## [GIVEN EXERCISE]
Repeat only the lines from the line containing "if obj.type not" through the line containing "return low, high", both included, exactly as they stand.

CAD and scene scripts
================

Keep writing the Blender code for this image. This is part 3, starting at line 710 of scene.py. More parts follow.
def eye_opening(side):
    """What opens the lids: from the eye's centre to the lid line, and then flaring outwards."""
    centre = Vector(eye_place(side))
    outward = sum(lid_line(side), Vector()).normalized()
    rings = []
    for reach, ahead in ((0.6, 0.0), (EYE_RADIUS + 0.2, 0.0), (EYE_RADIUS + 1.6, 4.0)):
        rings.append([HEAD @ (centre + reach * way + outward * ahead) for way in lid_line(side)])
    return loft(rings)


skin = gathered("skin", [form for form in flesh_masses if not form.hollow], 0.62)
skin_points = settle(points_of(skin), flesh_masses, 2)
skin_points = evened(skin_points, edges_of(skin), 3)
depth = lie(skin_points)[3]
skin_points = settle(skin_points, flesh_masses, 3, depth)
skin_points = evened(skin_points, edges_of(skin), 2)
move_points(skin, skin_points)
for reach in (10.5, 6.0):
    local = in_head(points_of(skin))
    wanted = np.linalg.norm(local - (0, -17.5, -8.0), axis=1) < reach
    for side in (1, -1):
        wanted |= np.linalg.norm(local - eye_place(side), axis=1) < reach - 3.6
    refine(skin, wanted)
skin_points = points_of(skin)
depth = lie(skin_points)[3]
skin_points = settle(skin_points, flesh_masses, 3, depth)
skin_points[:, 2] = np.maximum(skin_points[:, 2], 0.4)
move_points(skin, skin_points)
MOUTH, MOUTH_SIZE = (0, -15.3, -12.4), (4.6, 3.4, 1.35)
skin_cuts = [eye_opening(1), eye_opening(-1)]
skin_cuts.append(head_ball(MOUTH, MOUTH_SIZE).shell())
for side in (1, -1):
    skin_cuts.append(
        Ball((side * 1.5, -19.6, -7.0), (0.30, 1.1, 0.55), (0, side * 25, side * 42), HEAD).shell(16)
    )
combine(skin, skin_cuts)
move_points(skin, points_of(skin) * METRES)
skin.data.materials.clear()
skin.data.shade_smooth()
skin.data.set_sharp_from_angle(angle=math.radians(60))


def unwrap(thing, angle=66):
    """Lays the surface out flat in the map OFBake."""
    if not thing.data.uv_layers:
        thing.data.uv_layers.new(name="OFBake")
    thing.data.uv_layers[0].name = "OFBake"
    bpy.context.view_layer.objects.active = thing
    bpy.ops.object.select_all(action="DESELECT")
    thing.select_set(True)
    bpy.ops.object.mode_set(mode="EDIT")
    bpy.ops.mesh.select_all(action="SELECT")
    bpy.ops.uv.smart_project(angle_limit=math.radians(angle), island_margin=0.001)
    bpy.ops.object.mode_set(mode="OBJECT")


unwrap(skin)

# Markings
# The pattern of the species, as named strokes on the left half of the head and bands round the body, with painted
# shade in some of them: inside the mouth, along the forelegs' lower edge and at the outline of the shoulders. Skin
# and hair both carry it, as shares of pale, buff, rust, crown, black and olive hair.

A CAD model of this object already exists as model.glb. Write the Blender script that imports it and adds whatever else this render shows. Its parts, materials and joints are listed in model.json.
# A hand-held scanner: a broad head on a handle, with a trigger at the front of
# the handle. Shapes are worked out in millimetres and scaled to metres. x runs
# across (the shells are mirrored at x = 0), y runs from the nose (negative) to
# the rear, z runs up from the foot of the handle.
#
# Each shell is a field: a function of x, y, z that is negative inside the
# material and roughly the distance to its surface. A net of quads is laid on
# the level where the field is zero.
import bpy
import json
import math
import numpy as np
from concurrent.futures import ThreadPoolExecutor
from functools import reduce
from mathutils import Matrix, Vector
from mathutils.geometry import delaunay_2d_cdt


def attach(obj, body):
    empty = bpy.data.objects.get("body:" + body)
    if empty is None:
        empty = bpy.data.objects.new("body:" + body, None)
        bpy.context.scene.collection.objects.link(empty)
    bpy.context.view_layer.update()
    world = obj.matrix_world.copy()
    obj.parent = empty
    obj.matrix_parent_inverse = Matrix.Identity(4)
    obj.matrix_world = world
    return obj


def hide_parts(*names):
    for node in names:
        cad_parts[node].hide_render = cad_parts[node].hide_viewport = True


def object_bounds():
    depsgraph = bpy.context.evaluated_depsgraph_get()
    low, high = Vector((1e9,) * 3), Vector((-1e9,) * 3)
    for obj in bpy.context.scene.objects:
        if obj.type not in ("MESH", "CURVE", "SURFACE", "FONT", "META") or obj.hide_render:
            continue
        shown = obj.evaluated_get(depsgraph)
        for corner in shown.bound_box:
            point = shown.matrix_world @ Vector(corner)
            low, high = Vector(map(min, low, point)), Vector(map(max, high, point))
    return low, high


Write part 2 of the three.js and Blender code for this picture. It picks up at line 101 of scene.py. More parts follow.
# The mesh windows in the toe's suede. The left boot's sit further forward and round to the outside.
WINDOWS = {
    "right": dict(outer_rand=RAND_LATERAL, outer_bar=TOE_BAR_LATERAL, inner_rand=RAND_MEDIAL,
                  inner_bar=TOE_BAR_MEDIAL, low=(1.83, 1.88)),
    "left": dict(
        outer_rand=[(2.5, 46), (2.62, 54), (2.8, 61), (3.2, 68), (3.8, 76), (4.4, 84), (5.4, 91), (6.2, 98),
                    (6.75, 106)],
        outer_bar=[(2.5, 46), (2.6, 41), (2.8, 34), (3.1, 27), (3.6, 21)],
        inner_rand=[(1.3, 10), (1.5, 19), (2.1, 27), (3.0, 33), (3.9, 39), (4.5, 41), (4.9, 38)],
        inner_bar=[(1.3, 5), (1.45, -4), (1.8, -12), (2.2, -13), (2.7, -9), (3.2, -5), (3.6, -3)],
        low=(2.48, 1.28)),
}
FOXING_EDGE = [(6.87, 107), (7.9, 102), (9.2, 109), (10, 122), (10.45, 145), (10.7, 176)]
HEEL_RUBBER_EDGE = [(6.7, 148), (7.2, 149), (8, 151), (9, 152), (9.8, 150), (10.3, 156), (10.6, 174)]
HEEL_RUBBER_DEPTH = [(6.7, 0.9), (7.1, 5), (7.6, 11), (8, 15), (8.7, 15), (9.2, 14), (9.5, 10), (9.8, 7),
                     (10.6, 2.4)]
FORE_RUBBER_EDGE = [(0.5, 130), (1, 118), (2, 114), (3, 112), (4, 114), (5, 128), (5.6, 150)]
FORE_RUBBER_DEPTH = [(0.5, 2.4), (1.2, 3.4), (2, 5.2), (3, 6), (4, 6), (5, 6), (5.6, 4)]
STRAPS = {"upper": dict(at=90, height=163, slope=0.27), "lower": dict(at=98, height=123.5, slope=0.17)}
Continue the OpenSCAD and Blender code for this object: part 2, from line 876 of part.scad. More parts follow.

================

## [SOLVED PROBLEM]
        if obj.type not in ("MESH", "CURVE", "SURFACE", "FONT", "META") or obj.hide_render:
            continue
        shown = obj.evaluated_get(depsgraph)
        for corner in shown.bound_box:
            point = shown.matrix_world @ Vector(corner)
            low, high = Vector(map(min, low, point)), Vector(map(max, high, point))
    return low, high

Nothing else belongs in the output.